For many amphibians, an annual breeding cycle applies, typically regulated by ambient temperature, precipitation, availability of surface water and food supply. This breeding season is accentuated in temperate regions, where prolonged aestivation or hibernation renders many amphibian species inactive for prolonged periods. Breeding habitats are typically ponds and streams.
Annual breeding cycles sometimes apply to mammals, with regulating environmental effects including seasonal temperature variation and food availability. Migration patterns of a mammal may sometimes govern breeding times. Mammal breeding in the wild sometimes involves the use of maternity dens for birthing and protection of the young. The polar bear is an example of a mammal who uses a maternity den, whose locations are influenced by migration movements of this species to the seasonal Arctic pack ices. In particular, the polar bears who breed in Wapusk National Park need to migrate to the Hudson Bay pack ice.
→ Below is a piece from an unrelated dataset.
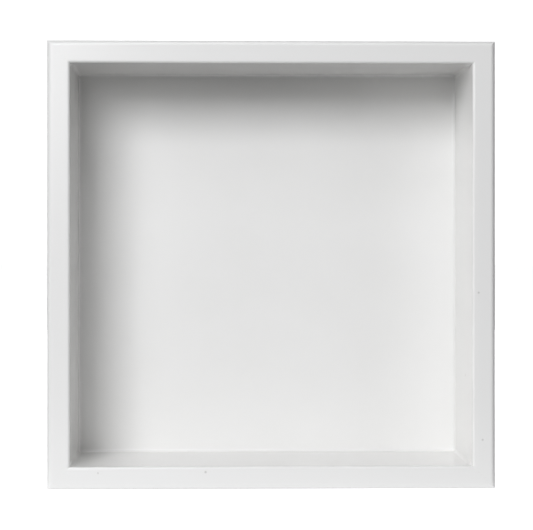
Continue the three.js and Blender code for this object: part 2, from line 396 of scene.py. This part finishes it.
def finish_piece(piece, material_slot, body, *nodes):
    """Hides the CAD nodes that the piece replaces, and parents the piece to the empty of the body that it
    moves with.
    """
    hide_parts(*nodes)
    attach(piece, body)
    return piece


# ---------------------------------------------------------------- materials


def new_material(name, colour, roughness, metallic=0.0):
    """A material with its shader's plain values set, and that shader."""
    material = bpy.data.materials.new(name)
    material.use_nodes = True
    shader = material.node_tree.nodes["Principled BSDF"]
    shader.inputs["Base Color"].default_value = (*colour, 1)
    shader.inputs["Roughness"].default_value = roughness
    shader.inputs["Metallic"].default_value = metallic
    return material, shader


class Graph:
    """Short names for the nodes that the materials share."""

    def __init__(self, material):
        self.nodes, self.links = material.node_tree.nodes, material.node_tree.links
        self.place = self.nodes.new("ShaderNodeTexCoord").outputs["Object"]

    def feed(self, node, **inputs):
        for name, value in inputs.items():
            socket = node.inputs[name]
            if isinstance(value, bpy.types.NodeSocket):
                self.links.new(value, socket)
            else:
                socket.default_value = value

    def noise(self, scale, detail=2.0, roughness=0.5, vector=None):
        node = self.nodes.new("ShaderNodeTexNoise")
        self.feed(node, Vector=vector or self.place, Scale=scale, Detail=detail, Roughness=roughness)
        return node.outputs["Fac"]

    def stretched(self, x, y, z):
        node = self.nodes.new("ShaderNodeMapping")
        self.feed(node, Vector=self.place, Scale=(x, y, z))
        return node.outputs["Vector"]

    def cells(self, scale):
        node = self.nodes.new("ShaderNodeTexVoronoi")
        self.feed(node, Vector=self.place, Scale=scale)
        return node.outputs["Distance"]

    def weave(self, pitch):
        """Crossed sine ridges, one pitch apart, as a pressed wire screen leaves them.

        A wave texture repeats every pi / (10 * scale).
        """
        heights = []
        for direction in ("X", "Z"):
            wave = self.nodes.new("ShaderNodeTexWave")
            wave.bands_direction = direction
            self.feed(wave, Vector=self.place, Scale=math.pi / (10 * pitch))
            heights.append(wave.outputs["Fac"])
        node = self.nodes.new("ShaderNodeMath")
        node.operation = "MAXIMUM"
        for socket, height in zip(node.inputs, heights):
            self.links.new(height, socket)
        return node.outputs["Value"]

    def remap(self, value, from_low, from_high, to_low, to_high):
        node = self.nodes.new("ShaderNodeMapRange")
        node.interpolation_type = "SMOOTHSTEP"
        self.feed(node, Value=value)
        for socket, number in zip(list(node.inputs)[1:5], (from_low, from_high, to_low, to_high)):
            socket.default_value = number
        return node.outputs["Result"]

    def mix(self, factor, first, second):
        node = self.nodes.new("ShaderNodeMix")
        node.data_type = "RGBA"
        colours = [s for s in node.inputs if s.type == "RGBA"]
        self.links.new(factor, node.inputs["Factor"])
        for socket, value in zip(colours, (first, second)):
            if isinstance(value, bpy.types.NodeSocket):
                self.links.new(value, socket)
            else:
                socket.default_value = (*value, 1)
        return next(s for s in node.outputs if s.type == "RGBA")

    def bump(self, height, distance, strength=1.0, below=None):
        node = self.nodes.new("ShaderNodeBump")
        self.feed(node, Height=height, Distance=distance, Strength=strength)
        if below is not None:
            self.feed(node, Normal=below)
        return node.outputs["Normal"]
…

Keller and Waller reviewed the effects of inbreeding in wild-populations. Evidence from mammalian and bird populations indicated that inbreeding depression often significantly adversely affects birth weight, reproduction and survival, as well as resistance to environmental stress, disease and predation. Plant studies have shown significant adverse inbreeding effects on seed set, germination, resistance to stress and survival. Inbreeding depression is considered to be largely due to the expression of recessive deleterious alleles.